Archipelago: We continued to develop the modular architecture that enables plugging in different protocol modules such as routing, and reliable transmission.

Papers:

From Total Order to Database Replication

ps, ps.gz, pdf. To appear in the Proceedings of the 22nd IEEE International Conference on Distributed Computing Systems (ICDCS), Vienna Austria, July 2002

Yair Amir, and Ciprian Tutu.

This paper presents in detail an efficient and provably correct algorithm for database replication over partitionable networks. Our algorithm avoids the need for end-to-end acknowledgments for each action while supporting network partitions and merges and allowing dynamic instantiation of new replicas. One round of end-to-end acknowledgments is required only upon a membership change event such as a network partition. New actions may be introduced to the system at any point, not only while in a primary component. We show how performance can be further improved for applications that allow relaxation of consistency requirements. We provide experimental results that demonstrate the superiority of this approach.
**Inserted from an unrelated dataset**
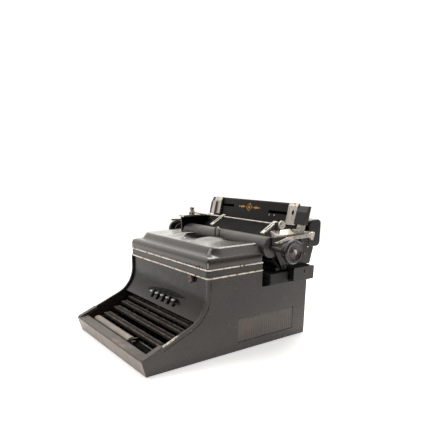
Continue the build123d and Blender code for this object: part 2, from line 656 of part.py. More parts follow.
with BuildPart() as shaft:
    rod(PLATEN_DEPTH, PLATEN_HEIGHT, SHAFT_R, 16 - KNOB_END_LEFT, KNOB_END_RIGHT - 16)
    with BuildSketch(side(-PLATEN_HALF - 6)):
        with Locations((PLATEN_DEPTH, PLATEN_HEIGHT)):
            Circle(15)
            with PolarLocations(15, 30):
                Rectangle(3, 1.6)
    extrude(amount=4)
keep(shaft, "platen_shaft")

for name, hand, end in (("left", -1, KNOB_END_LEFT), ("right", 1, KNOB_END_RIGHT)):
    with BuildPart() as knob:
        axis_plane = Plane(
            origin=(0, FRONT + PLATEN_DEPTH, PLATEN_HEIGHT), x_dir=(hand, 0, 0), z_dir=(0, -hand, 0)
        )
        with BuildSketch(axis_plane):
            with BuildLine():
                Polyline(
                    (end - 28, SHAFT_R), (end - 28, 9), (end - 23, 9), (end - 22.5, 15), (end - 17.5, 15),
                    (end - 17, 11), (end - 11, 11), (end - 10, 19), (end - 8.5, KNOB_R), (end - 2, KNOB_R),
                    (end, KNOB_R - 2), (end, KNOB_R - 4), (end - 2, KNOB_R - 5.5), (end - 2.6, 12),
                    (end - 1.4, 11), (end - 2.6, 9.5), (end - 2.6, 7), (end, 5.5), (end, 0),
                    (end - 16, 0), (end - 16, SHAFT_R), close=True,
                )
            make_face()
        revolve(axis=along_x(PLATEN_DEPTH, PLATEN_HEIGHT))
    keep(knob, f"platen_knob_{name}")

with BuildPart() as feed_roller:
    rod(FEED_DEPTH, FEED_HEIGHT, FEED_SHAFT, -PLATE_OUT, PLATE_OUT)
    for x in (-90, -30, 30, 90):
        rod(FEED_DEPTH, FEED_HEIGHT, FEED_R, x - 18, x + 18)
keep(feed_roller, "feed_roller")

# ---------------------------------------------------------------- paper table and guides
PAN_R, PAN_SHEET = 25.0, 1.2
LEAN = (TABLE_HEAD[0] - TABLE_FOOT[0]) / (TABLE_HEAD[1] - TABLE_FOOT[1])
BOARD = 3.0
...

Maintaining Database Consistency in Peer to Peer Networks

ps, ps.gz, pdf. Technical Report CNDS-2002-2, February 2002.

Baruch Awerbuch, and Ciprian Tutu.

We present an algorithm for persistent consistent distributed commit (distributed database commit) in a dynamic, asynchronous, peer to peer network. The algorithm has constant overhead in time and space and almost constant communication complexity, allowing it to scale to very large size networks. Previous solutions required linear overhead in communication and space, making them unscalable. We introduce a modular solution based on several well defined blocks with clear formal specifications. These blocks can be implemented in a variety of ways and we give examples of possible implementations. Most of the existing solutions require acknowledgments from every participant for each action. Our algorithm is highly efficient by aggregating these acknowledgments. Also, in contrast with existing solutions, our algorithm does not require any membership knowledge. Components are detected based on local information and the information is disseminated on an overlay spanning tree. The algorithm may prove to be more suited for practical implementation than the existing ones, because of its simplicity.

Practical Wide Area Database Replication

ps, ps.gz, pdf. Technical Report CNDS-2002-1, February 2002.

Yair Amir, Claudiu Danilov, Michal Miskin-Amir, Jonathan Stanton and Ciprian Tutu.

This paper explores the architecture, implementation and performance of a wide and local area database replication system. The architecture provides synchronous, peer replication, supporting diverse application semantics, based on a group communication paradigm. Network partitions and merges, computer crashes and recoveries, and message omissions are all handled. Using a generic replication engine and the Spread group communication toolkit, we provide replication services for the PostgreSQL database system. We define three different environments to be used as test-beds: a local area cluster, a wide area network that spans the U.S.A, and an emulated wide area test bed. We conduct an extensive set of experiments on these environments, varying the number of replicas and clients, the mix of updates and queries, and the network latency. Our results show that sophisticated algorithms and careful distributed systems design can make symmetric, synchronous, peer database replication a reality for both local and wide area networks.

Plans for Next Quarter:

Data level resiliency: We will continue to investigate and evaluate improved fault-tolerance and scalability of the replication in more dynamic networks.
We plan on conducting additional wide-area experiments on a more diverse, and larger set of hosts at the Emulab facility hosted by the University of Utah.
Overlay network infrastructure: In the next quarter we intend to extend our services to reliable unicast and unreliable multicast, to design and implement a dynamic multipath routing scheme based on the Cost-Benefit framework, and to provide seamless utilization of the overlay network for the existing UDP and TCP socket applications.